North Carolina has had more of these controversies than most states. In 2016, a federal appeals court struck down a state voter identification law written by North Carolina Republicans, saying that it was aimed at African-American voters “with almost surgical precision.” On Election Day this year, voters will consider a Republican-backed constitutional amendment that would require voters to show a photo ID at the polls.

The state elections board audited the 2016 election and reported in April 2017 that it had found 41 suspected cases of non-citizens casting votes.

President Trump has nonetheless called the US voting system “rigged,” and has frequently made unsupported claims that millions of people, including many unauthorised immigrants, have been voting illegally.

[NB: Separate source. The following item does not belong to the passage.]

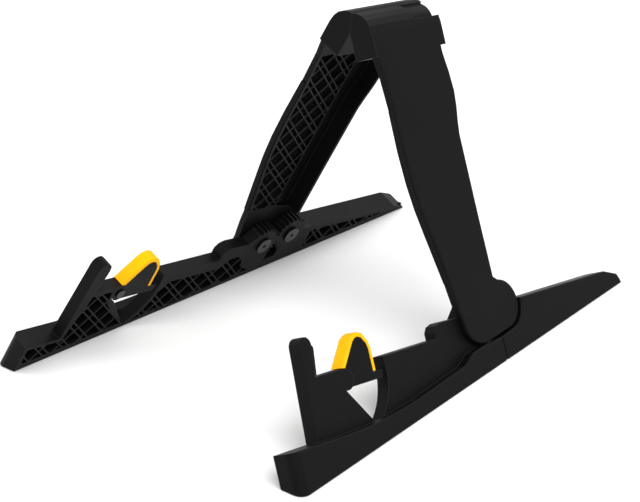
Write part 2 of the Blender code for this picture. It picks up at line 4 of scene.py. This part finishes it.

When the Trump administration’s voter fraud commission imploded in January, the commission’s vice chairman — Kris Kobach, the Kansas secretary of state — said its work would be transferred to the Homeland Security Department; ICE is part of that department.

Bryan D Cox, an ICE spokesman, said that the investigation in North Carolina was “locally driven” by the office of the US attorney for the Eastern District, Robert J Higdon Jr.

In previous administrations, US attorneys routinely sought approval from senior Justice Department officials before undertaking investigations that were likely to attract national attention or cause controversy, according to Vanita Gupta, who led the department’s Civil Rights Division under President Barack Obama. “Given its atypical nature, it’s hard to imagine that main Justice was unaware” of the investigations and the subpoenas, she said.

A Justice Department official in Washington referred questions about the matter to Mr Higdon’s office, which declined to comment.

The subpoena to the state elections board requests documents from 2010 through August 2018, including voter registration applications, early voting application forms, and absentee ballot request forms.

Joshua Lawson, general counsel for the North Carolina state Board of Elections and Ethics Enforcement, estimated that it covered more than 15 million state documents.

The subpoena to the county boards requests “any and all poll books, e-poll books, voting records, and/or voter authorisation documents and executed official ballots” for a five-year period beginning August 30, 2013.

Mr Lawson said that this would cover in excess of 5 million county documents.

The subpoena request, he said, was “probably the largest on record in North Carolina within our agency.” He, like others, said he was puzzled by the investigation’s goals.

“With the scope so broad, what is the particular interest of immigration authorities?” he said.

The state elections board plans to consider the subpoenas in a telephone meeting on Friday and may discuss whether to resist them.